Не помню, кто сказал о книгах Симонова, что автор их гораздо интересней при встрече, чем при расставании.

В 1975 году в журнале «Новый мир» цензура запретила мой роман «Друзья», уже набранный в типографии, уже стоявший в номере. Ни одна моя книга не проходила через цензуру, не ободрав бока. Первая повесть о войне — «Южнее главного удара», — повесть слабая, но первая, была искалечена в журнале «Знамя». Как раз в то время свергли Жукова, уехавшего в Югославию, и одно из страшных обвинений ему было то, что он недооценивал роль политработников, комиссаров. А у меня в повести как раз ни одного комиссара и не было. Стыдно вспоминать все это костоломное редактирование, и уж совсем противно, что в последний момент, без моего ведома снято было посвящение моим погибшим на войне братьям, родному и двоюродному: Юрию Фридману и Юрию Зелкинду. Оба они пали смертью храбрых, артиллерист и пехотинец, ни у одного из них даже могилы нет. После, в книге, я это посвящение восстановил.

Другая повесть, «Мертвые сраму не имут», в последний момент, опять же в журнале «Знамя», была вынута из набора. Причина вовсе странная: в заливе Качинос, на Кубе, высадились эмигранты свергать Кастро. Меня вызвали и сказали: надеемся, вы понимаете… Впрочем, эмигранты были вскоре разбиты, и повесть запустили снова.

Только то обстоятельство, что пишу я медленно, делало встречи мои с цензурой не такими уж частыми. Но вот опять встретились. Попробовал я было в Союз писателей обратиться, все-таки вроде бы профессиональный наш союз. Маркова замещал Озеров, с ним у нас были самые теплые отношения, о детях всякий раз справлялся.
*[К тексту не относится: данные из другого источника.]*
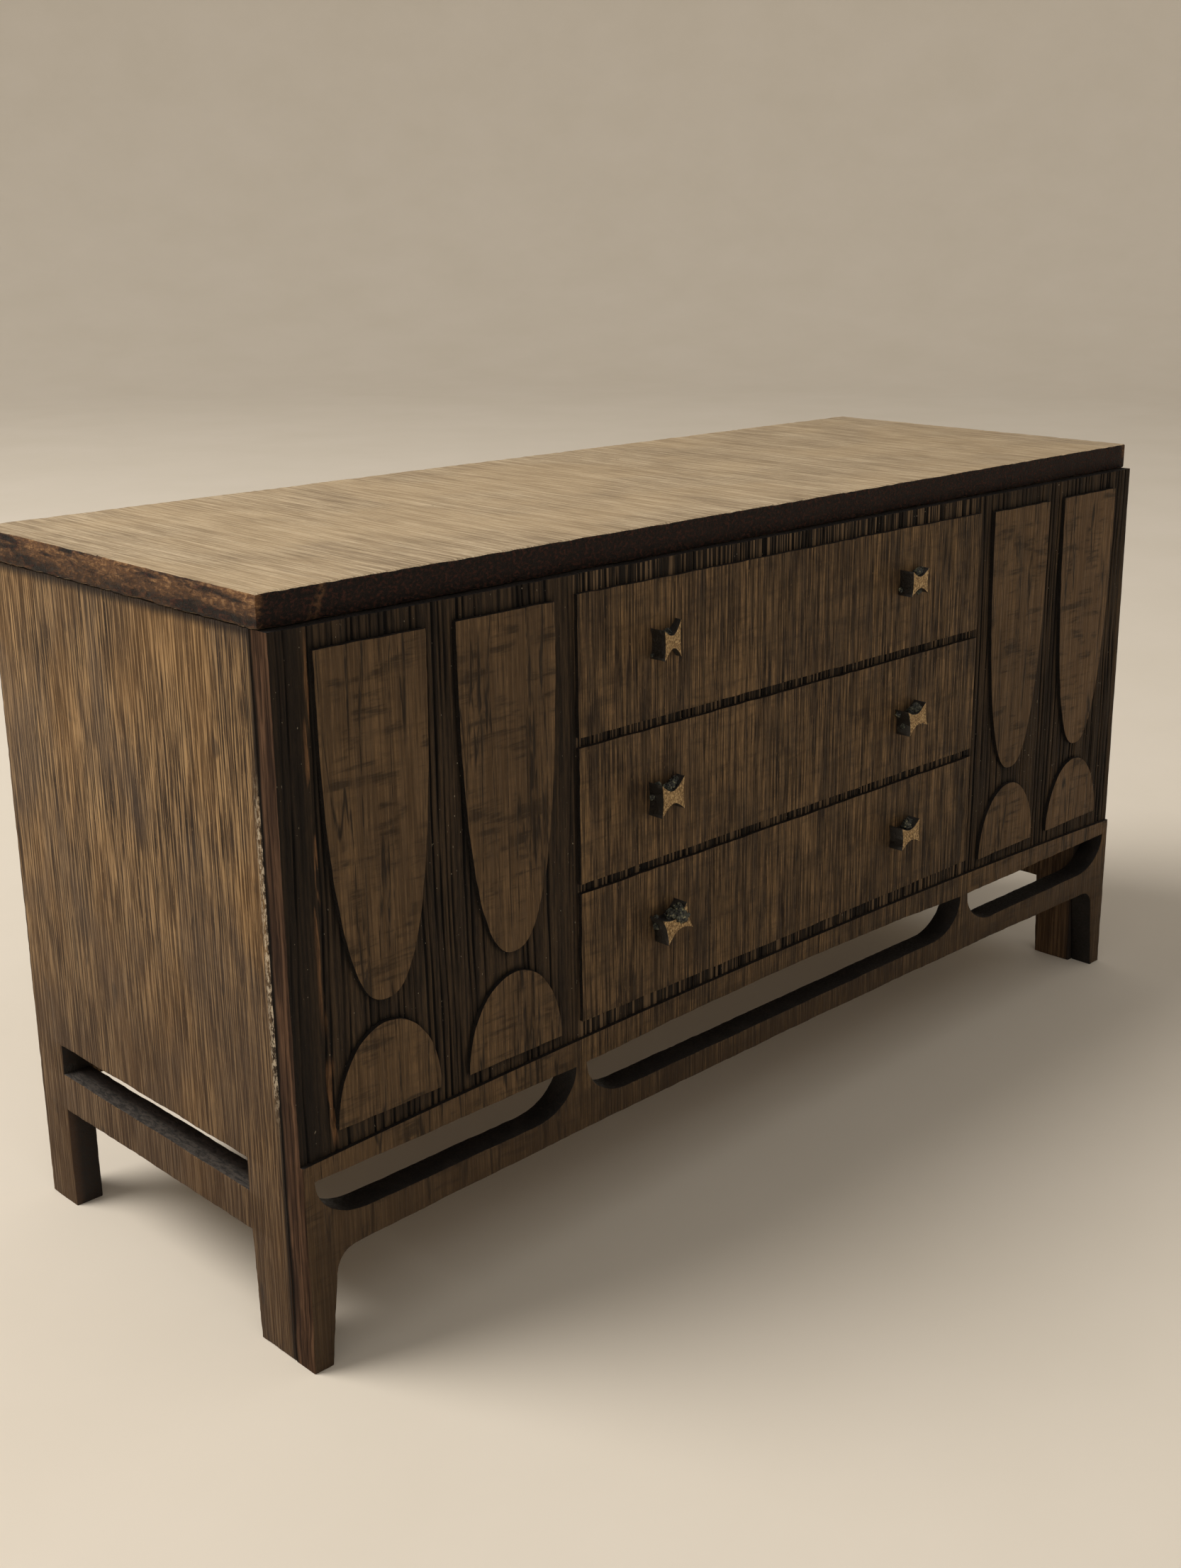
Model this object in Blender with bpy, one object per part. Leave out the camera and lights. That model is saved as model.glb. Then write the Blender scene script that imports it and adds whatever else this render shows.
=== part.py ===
"""Miniature chest of drawers for a dolls' house, glued up from laser-cut wooden sheet.

Metres, +Z up, front facing -Y, origin on the floor under the middle of the bounding box.
Three drawer fronts and eight cupboard motifs are left standing on the engraved front sheet,
so nothing opens. Every sheet piece has the same thickness and is glued to its neighbours.
"""
import math

import bmesh
import bpy

MM = 0.001

# The sheet and the carcass
SHEET = 3.2 * MM
JOINT_GAP = 0.3 * MM
BODY_LENGTH = 140.0 * MM
BODY_DEPTH = 50.0 * MM
BODY_HEIGHT = 72.1 * MM

# The top board, glued on a little too far back
TOP_LENGTH = 140.4 * MM
TOP_DEPTH = 49.5 * MM
TOP_SETBACK = 1.6 * MM

# The pulls, and the coordinates of the front face and the two ends
PULL_THICKNESS = 1.8 * MM
PULL_WIDTH = 4.0 * MM
PULL_HEIGHT = 3.2 * MM
PULL_WAIST = 1.4 * MM
PULL_SIDE_BOW = 0.2 * MM
PULL_REACH = JOINT_GAP + PULL_THICKNESS
FRONT_Y = (PULL_REACH - TOP_SETBACK - TOP_DEPTH) / 2
REAR_Y = FRONT_Y + BODY_DEPTH
LEFT_X = -BODY_LENGTH / 2
RIGHT_X = BODY_LENGTH / 2

# Legs, apron and slots of the front sheet
FOOT_WIDTH = 2.2 * MM
LEG_TOP_WIDTH = 3.2 * MM
LEG_CORNER_RADIUS = 2.4 * MM
APRON_Z = 11.9 * MM
APRON_CROWN = 0.7 * MM
SLOT_BOTTOM_Z = 15.3 * MM
SLOT_TOP_Z = 20.0 * MM
SLOT_END_RUN = 6.0 * MM
SLOT_MARGIN = 1.3 * MM
NECK_WIDTH = 1.6 * MM
NECK_X = 34.6 * MM
MIDDLE_SLOT_CROWN = 0.8 * MM

# The engraving and what it leaves standing
ENGRAVE_DEPTH = 0.5 * MM
ENGRAVE_BASE_Z = 21.9 * MM
ENGRAVE_CROWN = 1.4 * MM
DRAWER_WIDTH = 68.8 * MM
DRAWER_SPANS_Z = ((24.9 * MM, 39.1 * MM), (40.2 * MM, 54.7 * MM), (55.8 * MM, 70.45 * MM))
MOTIF_CENTRES_X = (43.6 * MM, 59.55 * MM)
MOTIF_HALF_WIDTH = 6.2 * MM
ARCH_TOP_Z = 70.2 * MM
ARCH_TIP_Z = 35.65 * MM
ARCH_ROUNDNESS = 2.4
DOME_BASE_Z = 24.3 * MM
DOME_TOP_Z = 33.4 * MM
DOME_ROUNDNESS = 2.0

# Legs, rail and slot of the end panels, with distances back from the front face
END_FRONT_LEG_END = 9.4 * MM
END_REAR_LEG_START = 44.8 * MM
END_LEG_TAPER = 0.5 * MM
END_RAIL_Z = 11.8 * MM
END_SLOT_BOTTOM_Z = 16.1 * MM
END_SLOT_TOP_Z = 19.55 * MM

# Back and bottom boards, held between the end panels
BACK_BOTTOM_Z = 13.7 * MM
BOTTOM_BOARD_Z = 20.4 * MM

# Each pull: name, middle (across from the body's middle, up) and turn in degrees
PULLS = (
    ("pull_upper_left", -22.3 * MM, 63.9 * MM, 1.0),
    ("pull_middle_left", -22.4 * MM, 47.2 * MM, 0.0),
    ("pull_lower_left", -22.1 * MM, 32.9 * MM, 16.0),
    ("pull_upper_right", 19.8 * MM, 64.1 * MM, -2.0),
    ("pull_middle_right", 20.1 * MM, 47.3 * MM, 9.0),
    ("pull_lower_right", 19.6 * MM, 32.6 * MM, 4.0),
)

CURVE_STEPS = 14
CROWN_STEPS = 16
CUTTER_MARGIN = 1.0 * MM

WALNUT = (0.20, 0.13, 0.075)
WALNUT_TOP = (0.36, 0.28, 0.19)
BARE_WOOD = (0.50, 0.36, 0.20)


def clear_scene():
    for item in list(bpy.data.objects):
        bpy.data.objects.remove(item, do_unlink=True)


def wood_material(name, colour, roughness):
    material = bpy.data.materials.new(name)
    material.use_nodes = True
    shader = material.node_tree.nodes["Principled BSDF"]
    shader.inputs["Base Color"].default_value = (*colour, 1.0)
    shader.inputs["Roughness"].default_value = roughness
    shader.inputs["Metallic"].default_value = 0.0
    return material


def crown_height(x, half_run, rise):
    """Rise of a shallow arch over the middle of the body."""
    return rise * (1.0 - (x / half_run) ** 2)


def crown_points(x_from, x_to, base_z, half_run, rise):
    points = []
    for step in range(CROWN_STEPS + 1):
        x = x_from + (x_to - x_from) * step / CROWN_STEPS
        points.append((x, base_z + crown_height(x, half_run, rise)))
    return points


def quarter_curve(centre, run, rise, start_degrees, end_degrees, roundness=2.0):
    """Points of a quarter (super)ellipse about centre, ends included."""
    points = []
    for step in range(CURVE_STEPS + 1):
        angle = math.radians(start_degrees + (end_degrees - start_degrees) * step / CURVE_STEPS)
        cosine = math.cos(angle)
        sine = math.sin(angle)
        across = math.copysign(abs(cosine) ** (2.0 / roundness), cosine)
        up = math.copysign(abs(sine) ** (2.0 / roundness), sine)
        points.append((centre[0] + run * across, centre[1] + rise * up))
    return points


def without_repeats(points):
    """The closed outline without points that lie on the one before."""
    kept = []
    for point in points:
        if not kept or math.dist(point, kept[-1]) > 0.01 * MM:
            kept.append(point)
    if math.dist(kept[0], kept[-1]) < 0.01 * MM:
        kept.pop()
    return kept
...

Но тут вдруг стал холодно-официален: «Нет-нет, секретариат этим заниматься не будет.

Если каждый раз секретариат…» Впрочем, в тот же вечер он позвонил мне. В Минске по случаю тридцатой годовщины Победы собиралось большое сидение, он возглавлял делегацию, возглавлял все это мероприятие, и я был ему нужен: «Вам надо поехать, выступить, это создаст для вас благоприятный фон…» Пришлось его огорчить.

И тут Лазарев Лазарь Ильич предложил поговорить с Симоновым, секретарем Союза. В свое время Лазарев первым написал рецензию на мою повесть «Пядь земли», написал, как фронтовик мог написать. И доставалось ему потом вместе со мной наравне. Он поговорил, Симонов согласился прочесть роман, предупредив: «Только вы дайте мне его при них. На главные секретариаты они теперь меня не приглашают».

А я и не догадывался, что его уже начали оттеснять, хотя было это так понятно.

Он служил Сталину, бывал обласкан. Науку властвовать Сталин изучал с детства, знал, власть нуждается в красивых одеяниях, умел расставлять по сцене и главных исполнителей, и массовку, не скупился на декорации. Симонов мог сравнивать тот двор и его подобие, и это было не в его пользу. И международная его известность была ему теперь как бы в укор: Марков, Сартаков — кто их знал? Брежневские времена, чиновник вырастал в спасителя отечества. Да и не воевал никто из них. А на Симонове, что бы там ни говорить, лежал отсвет победы, читатель его был огромен, его читали и рядовые, и маршалы, и даже жены самых высших руководителей.